The authors also divide non-U.S. acquirers into two groups according to whether they operate under territorial systems, meaning that the jurisdiction of incorporation only taxes domestic income; or worldwide systems, meaning that the jurisdiction of incorporation taxes (at least in theory) both domestic and foreign income. They find that the observed correlation between locked-out earnings and the likelihood of non-U.S. acquisition is driven by non-U.S. firms incorporated in territorial jurisdictions. A one percentage point increase in PRE translates to a 0.32 percentage point increase in the likelihood of acquisition by a territorial non-U.S. firm, but lacks a statistically significant correlation with the likelihood of acquisition by a worldwide non-U.S. firm.
This work has relevance for international tax policy because it suggests a general reason why non-U.S. acquirers may have an advantage over U.S. acquirers for some U.S. target firms. Bird, Edwards and Shevlin do not claim that their results show that accounting and tax considerations cause firms to seek an acquirer; the paper’s sample does not include any control group of firms that did not merge at all.
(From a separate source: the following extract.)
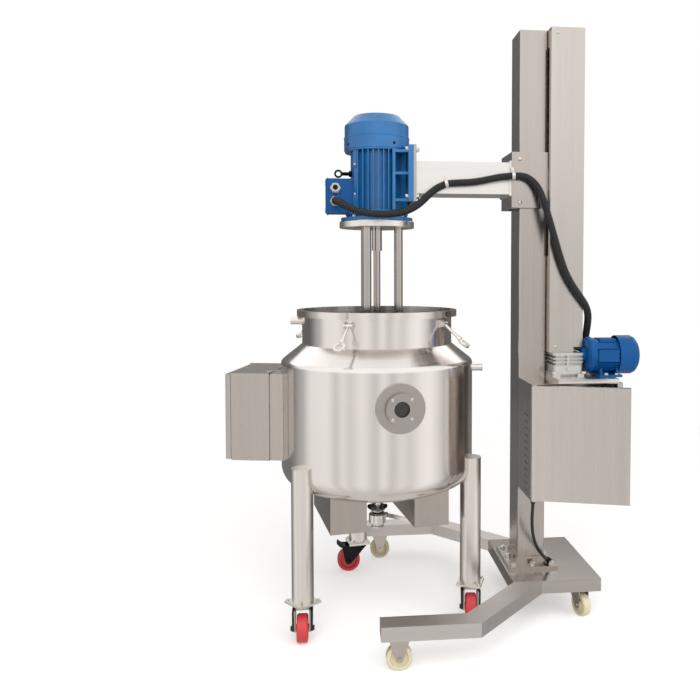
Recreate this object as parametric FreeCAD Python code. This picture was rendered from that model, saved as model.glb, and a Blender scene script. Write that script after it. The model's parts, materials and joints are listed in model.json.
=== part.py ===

But their results may have relevance for proposals to adopt territoriality for the U.S. system.
More generally, their results emphasize the importance of working out how to tax non-U.S. parented firms with U.S. subsidiaries. This project has long been a sideshow in the U.S. The paradigm case in regulations, white papers and case law features the U.S. parent of a multinational group. Earnings stripping legislation has been stalled for years. This project needs to move forward in order to reach appropriate results for non-U.S. parented multinationals, including those that result from acquisitions described in the Bird, Edwards and Shevlin paper.